When a person walks into a store and announces, "I'm buying this gun for my husband," some stores will not sell to them even if they explain that what the really meant was, "I'm buying this gun. I'm going to choose to give it to my husband for his birthday next month." Subtle but important difference. Words matter.

ATF instructions posted prior:
A person is also the actual transferee/buyer if he/she is legitimately purchasing the firearm as a bona fide gift for a third party. A gift is not bona fide if another person offered or gave the person completing this form money, service(s), or item(s) of value to acquire the firearm for him/her, or if the other person is prohibited by law from receiving or possessing the firearm.​

Not saying this is how it should be, but people have been federally convicted though these types of purchases that you and I would look at as silly, especially between spouses who have joint accounts and community property.
 
Does Oregon have a spouse no background check transfer exception?
If so, lesson learned and do that next time instead of all the extra red tape.

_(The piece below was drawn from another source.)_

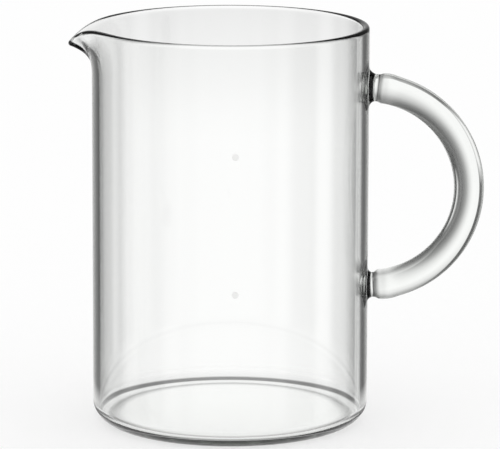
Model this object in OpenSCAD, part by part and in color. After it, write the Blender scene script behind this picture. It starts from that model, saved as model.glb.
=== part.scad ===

But man a wife that can't read and write. Atf federal rules says only 2 non store witnesses are needed to assist fill it out.
You can try to recruit some random customers in the gun store. Gun community will usually stick up for each other
 
Just remember that everything someone says before "but" is BS. Again, I don't care on my end what that individual wanted to do with it. I don't even know if he passed his BGC. My role was finished once the 4473 was filled out and answers/info verified. Maybe he wanted to protect his home? Maybe he wanted to fondle it and listen to Kenny G.

It's the store's right to refuse business if they choose to. They did not choose to.
In that hypothetical case the blind would be able to cite Americans with disabilities 14th amendment
 
In that hypothetical case the blind would be able to cite Americans with disabilities 14th amendment
I don't know what you think was hypothetical about my post. The event I mentioned where a blind man purchased a rifle absolutely happened.

Unless you're saying the store hypothetically refused to do business with him? Moot point because they didn't. His money looked pretty darn green, I reckon.
 
That is the definition of a straw purchase and will land you in jail. If you purchase a gun FOR another person (even if they can lawfully buy the gun themselves) you just violated the same law as Hunter Biden, lying on a 4473.

Ask the LAPD officer who bought his dad (legal to own guns) a Kimber because he could get a better deal through the department. There are tons of other examples of this out there (often by cops). Yes, if you purchase a firearm and then decide to gift it to a qualified family member later then this may qualify (not legal advice). Some believe that YOU could purchase the gun with the intent that it is a gift (for a lawful possessor) but this is murky.

Respectfully, some folks here don't have any insight as to the issues larger stores like Sportsmans and the big C have to go through with some customers. They get frequent straw purchase attempts. What one store does can effect the entire company. They get the people who LGS's won't sell to. They get good gun buyers and lots of folks who are not "gun people" or think they can slip through the cracks of gun buying. Then they get bashed because the won't do a 3 day release. I hear the stories from someone who works at a large store.
The fool could have easily kept the kimber for a month and then gift it. And I bet he self incriminate himself too and said he was exploiting the department pricing when he should have asked for a lawyer and said he just didn't like the Kimberly and gave it away
 
So.... It sounds like that guy can see well enough to fill out a 4473.
A LOT of people who meet the legal definition of "blind" can read just fine. This seems to be causing confusion as many think "blind" means they can see nothing. I "think" the cut off is something like 20/400 that can not be corrected to be legally blind. Someone with that vision can still read and write on forms normally.